Consider choosing one of the above prompts, setting a timer for 10 to 20 minutes and free-association writing.
6. Writing A Gratitude Letter
Finally, gratitude can be a powerful antidote to job search stress, anxiety, and overwhelm.
With this in mind, you might find it helpful to author a gratitude letter — or text — and send it to someone you appreciate, such as a mentor, career coach, colleague, family member, or friend.
Yaron Weston advises that the letter be sincere, specifically name what the person did, and explain how the recipient impacted you.
My Love Language is Words of Affirmation, so this was a rewarding activity, and I’ve written several gratitude letters and texts since Yaron Weston introduced the practice.

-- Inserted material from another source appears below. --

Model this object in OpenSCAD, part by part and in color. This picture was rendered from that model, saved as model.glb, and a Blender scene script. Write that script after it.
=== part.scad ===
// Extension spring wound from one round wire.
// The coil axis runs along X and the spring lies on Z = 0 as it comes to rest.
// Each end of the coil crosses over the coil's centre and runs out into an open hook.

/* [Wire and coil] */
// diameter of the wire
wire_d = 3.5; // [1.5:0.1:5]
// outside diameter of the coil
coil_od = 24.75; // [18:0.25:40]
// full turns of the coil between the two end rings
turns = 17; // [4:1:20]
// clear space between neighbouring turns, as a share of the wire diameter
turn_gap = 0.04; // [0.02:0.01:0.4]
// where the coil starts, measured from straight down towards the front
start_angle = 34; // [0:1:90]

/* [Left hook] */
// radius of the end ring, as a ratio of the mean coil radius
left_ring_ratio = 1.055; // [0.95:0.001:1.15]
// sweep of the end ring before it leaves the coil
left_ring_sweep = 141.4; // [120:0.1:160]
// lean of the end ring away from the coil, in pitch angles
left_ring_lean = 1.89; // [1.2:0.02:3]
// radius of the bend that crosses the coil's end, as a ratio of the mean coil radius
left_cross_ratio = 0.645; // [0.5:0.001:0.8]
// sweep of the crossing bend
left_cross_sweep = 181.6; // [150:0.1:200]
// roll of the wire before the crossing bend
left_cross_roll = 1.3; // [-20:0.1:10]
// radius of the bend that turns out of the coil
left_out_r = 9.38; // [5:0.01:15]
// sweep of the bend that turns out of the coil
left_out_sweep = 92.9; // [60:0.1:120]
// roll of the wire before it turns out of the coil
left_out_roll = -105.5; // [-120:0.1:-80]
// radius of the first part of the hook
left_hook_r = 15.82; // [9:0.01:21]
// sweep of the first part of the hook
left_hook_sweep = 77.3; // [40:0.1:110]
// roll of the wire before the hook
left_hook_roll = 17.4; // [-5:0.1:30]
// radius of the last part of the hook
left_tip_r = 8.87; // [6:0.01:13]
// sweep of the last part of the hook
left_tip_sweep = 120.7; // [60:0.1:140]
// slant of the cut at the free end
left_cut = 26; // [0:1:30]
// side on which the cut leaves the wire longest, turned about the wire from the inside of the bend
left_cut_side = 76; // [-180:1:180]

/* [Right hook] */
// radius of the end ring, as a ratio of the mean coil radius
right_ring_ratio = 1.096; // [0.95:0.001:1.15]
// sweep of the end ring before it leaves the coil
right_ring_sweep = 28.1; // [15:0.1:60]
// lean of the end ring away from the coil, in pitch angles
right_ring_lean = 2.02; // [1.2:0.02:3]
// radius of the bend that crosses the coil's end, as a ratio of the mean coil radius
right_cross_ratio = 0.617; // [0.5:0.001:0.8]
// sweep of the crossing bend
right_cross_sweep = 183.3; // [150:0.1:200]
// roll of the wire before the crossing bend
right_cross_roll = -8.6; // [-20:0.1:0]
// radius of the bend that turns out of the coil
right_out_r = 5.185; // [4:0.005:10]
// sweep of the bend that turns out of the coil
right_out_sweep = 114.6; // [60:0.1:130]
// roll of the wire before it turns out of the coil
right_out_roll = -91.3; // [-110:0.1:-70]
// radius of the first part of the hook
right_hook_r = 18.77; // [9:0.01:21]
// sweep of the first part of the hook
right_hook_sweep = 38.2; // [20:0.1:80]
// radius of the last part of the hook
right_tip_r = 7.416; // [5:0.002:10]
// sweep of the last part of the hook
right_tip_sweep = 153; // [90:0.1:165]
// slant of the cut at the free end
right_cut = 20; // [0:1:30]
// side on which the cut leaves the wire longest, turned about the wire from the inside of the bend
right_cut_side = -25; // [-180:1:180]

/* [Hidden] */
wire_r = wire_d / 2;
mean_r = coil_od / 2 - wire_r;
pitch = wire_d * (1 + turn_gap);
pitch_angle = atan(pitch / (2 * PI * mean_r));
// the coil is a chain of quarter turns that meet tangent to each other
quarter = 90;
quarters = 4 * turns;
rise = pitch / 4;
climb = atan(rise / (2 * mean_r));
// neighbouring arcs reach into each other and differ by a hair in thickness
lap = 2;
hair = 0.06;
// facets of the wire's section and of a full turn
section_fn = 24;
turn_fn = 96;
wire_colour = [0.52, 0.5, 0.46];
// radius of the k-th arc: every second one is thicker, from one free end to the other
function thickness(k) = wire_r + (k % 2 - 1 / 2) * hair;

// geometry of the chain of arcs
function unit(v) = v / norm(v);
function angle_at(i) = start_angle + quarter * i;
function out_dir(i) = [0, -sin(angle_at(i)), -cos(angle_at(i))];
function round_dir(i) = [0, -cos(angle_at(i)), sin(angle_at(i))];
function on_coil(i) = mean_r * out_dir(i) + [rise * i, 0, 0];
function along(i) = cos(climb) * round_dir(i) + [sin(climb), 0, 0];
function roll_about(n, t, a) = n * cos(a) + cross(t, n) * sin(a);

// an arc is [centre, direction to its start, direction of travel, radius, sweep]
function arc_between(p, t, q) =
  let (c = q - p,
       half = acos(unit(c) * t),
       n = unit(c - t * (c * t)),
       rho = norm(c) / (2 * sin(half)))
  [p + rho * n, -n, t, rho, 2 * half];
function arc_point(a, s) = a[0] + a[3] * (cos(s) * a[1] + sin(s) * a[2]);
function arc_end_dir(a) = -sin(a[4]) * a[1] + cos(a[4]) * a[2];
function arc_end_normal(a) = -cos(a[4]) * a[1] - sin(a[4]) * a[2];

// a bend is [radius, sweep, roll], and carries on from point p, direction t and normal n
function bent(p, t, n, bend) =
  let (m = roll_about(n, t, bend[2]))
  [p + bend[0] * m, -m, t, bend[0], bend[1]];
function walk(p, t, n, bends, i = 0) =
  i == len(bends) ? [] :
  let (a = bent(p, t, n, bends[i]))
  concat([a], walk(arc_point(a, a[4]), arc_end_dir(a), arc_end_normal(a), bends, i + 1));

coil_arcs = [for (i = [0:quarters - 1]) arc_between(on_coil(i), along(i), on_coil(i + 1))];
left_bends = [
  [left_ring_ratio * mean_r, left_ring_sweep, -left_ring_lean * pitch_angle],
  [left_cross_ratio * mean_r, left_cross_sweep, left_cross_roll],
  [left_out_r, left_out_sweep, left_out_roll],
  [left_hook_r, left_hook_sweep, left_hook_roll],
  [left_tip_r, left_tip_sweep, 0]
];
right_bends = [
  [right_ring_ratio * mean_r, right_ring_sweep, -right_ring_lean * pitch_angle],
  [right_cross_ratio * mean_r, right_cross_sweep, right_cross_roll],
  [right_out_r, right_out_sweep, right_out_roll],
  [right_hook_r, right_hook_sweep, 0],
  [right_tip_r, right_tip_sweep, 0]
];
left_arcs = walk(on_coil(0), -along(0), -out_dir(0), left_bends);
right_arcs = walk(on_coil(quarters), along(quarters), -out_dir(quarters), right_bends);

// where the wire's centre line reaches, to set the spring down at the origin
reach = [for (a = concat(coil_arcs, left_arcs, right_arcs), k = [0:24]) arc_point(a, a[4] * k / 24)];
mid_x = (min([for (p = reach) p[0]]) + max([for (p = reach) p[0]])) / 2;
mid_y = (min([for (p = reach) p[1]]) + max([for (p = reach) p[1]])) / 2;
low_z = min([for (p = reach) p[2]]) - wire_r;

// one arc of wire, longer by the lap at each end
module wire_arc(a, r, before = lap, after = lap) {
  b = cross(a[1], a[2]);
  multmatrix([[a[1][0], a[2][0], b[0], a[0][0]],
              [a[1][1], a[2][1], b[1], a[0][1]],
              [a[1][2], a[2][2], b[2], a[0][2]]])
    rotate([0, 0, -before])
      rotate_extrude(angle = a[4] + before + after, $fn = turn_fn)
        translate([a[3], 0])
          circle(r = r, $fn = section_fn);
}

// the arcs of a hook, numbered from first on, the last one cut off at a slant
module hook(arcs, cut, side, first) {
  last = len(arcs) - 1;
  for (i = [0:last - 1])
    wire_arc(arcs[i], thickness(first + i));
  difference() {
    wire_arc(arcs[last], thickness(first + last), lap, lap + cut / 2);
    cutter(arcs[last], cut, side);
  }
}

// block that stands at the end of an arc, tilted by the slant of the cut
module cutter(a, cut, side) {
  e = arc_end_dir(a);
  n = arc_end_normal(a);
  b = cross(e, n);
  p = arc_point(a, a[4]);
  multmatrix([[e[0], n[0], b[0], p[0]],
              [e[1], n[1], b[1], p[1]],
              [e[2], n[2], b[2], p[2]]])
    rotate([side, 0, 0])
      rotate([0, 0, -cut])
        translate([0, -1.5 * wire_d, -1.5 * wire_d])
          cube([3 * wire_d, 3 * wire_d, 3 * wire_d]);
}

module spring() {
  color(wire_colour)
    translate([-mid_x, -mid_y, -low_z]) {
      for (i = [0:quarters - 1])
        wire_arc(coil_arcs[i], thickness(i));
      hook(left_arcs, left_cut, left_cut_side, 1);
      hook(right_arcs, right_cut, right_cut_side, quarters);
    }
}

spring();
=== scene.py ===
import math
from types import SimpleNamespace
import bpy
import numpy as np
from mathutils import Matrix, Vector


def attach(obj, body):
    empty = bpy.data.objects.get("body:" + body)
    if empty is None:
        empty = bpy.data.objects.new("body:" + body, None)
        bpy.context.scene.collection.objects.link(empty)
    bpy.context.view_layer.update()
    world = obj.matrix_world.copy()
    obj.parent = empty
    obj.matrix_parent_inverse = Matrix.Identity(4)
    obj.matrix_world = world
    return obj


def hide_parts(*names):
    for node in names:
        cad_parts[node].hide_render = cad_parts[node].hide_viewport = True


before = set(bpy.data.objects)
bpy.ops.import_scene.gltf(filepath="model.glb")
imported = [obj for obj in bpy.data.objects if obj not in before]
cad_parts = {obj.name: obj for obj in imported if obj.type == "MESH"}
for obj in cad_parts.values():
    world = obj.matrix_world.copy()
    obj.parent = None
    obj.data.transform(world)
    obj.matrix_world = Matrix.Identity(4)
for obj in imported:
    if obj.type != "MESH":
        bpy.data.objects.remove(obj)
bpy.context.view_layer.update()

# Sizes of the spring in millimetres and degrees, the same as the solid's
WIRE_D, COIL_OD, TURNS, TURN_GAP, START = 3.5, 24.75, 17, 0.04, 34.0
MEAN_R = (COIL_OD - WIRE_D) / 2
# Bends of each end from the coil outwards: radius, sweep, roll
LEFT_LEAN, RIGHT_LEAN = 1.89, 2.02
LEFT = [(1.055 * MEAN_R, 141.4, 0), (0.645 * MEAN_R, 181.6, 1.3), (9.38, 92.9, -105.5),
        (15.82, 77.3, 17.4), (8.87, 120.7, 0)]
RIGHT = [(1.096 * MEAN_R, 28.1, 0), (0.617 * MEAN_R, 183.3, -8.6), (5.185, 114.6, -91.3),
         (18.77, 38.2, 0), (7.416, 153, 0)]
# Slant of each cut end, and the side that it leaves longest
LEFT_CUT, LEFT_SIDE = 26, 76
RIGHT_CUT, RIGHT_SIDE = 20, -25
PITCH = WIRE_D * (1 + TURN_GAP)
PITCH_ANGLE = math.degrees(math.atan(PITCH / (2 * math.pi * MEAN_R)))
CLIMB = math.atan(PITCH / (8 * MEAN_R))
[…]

Important: You can write a gratitude letter to yourself! Job searching can feel exhausting, and you deserve recognition for your efforts.
Final Thoughts: Managing Job Search Stress Using Mindfulness
Although mindfulness practices aren’t a silver bullet, they can help you effectively manage the feelings and emotions that come up when looking for a new job. “Mindfulness can aid in emotional regulation and navigating difficult emotions like stress and anxiety,” says Yaron Weston.
“Mindfulness has also been shown to improve attention, concentration, and clarity. It can broaden the scope of our focus, leading to deeper creativity and problem-solving,” she explains.
On a final note, rather than attempting to implement all these stress reduction strategies into your daily mindfulness practice, you might find it helpful to treat them like a buffet. Sample them at your leisure and find the ones that work best for you and your needs. You’ve got this!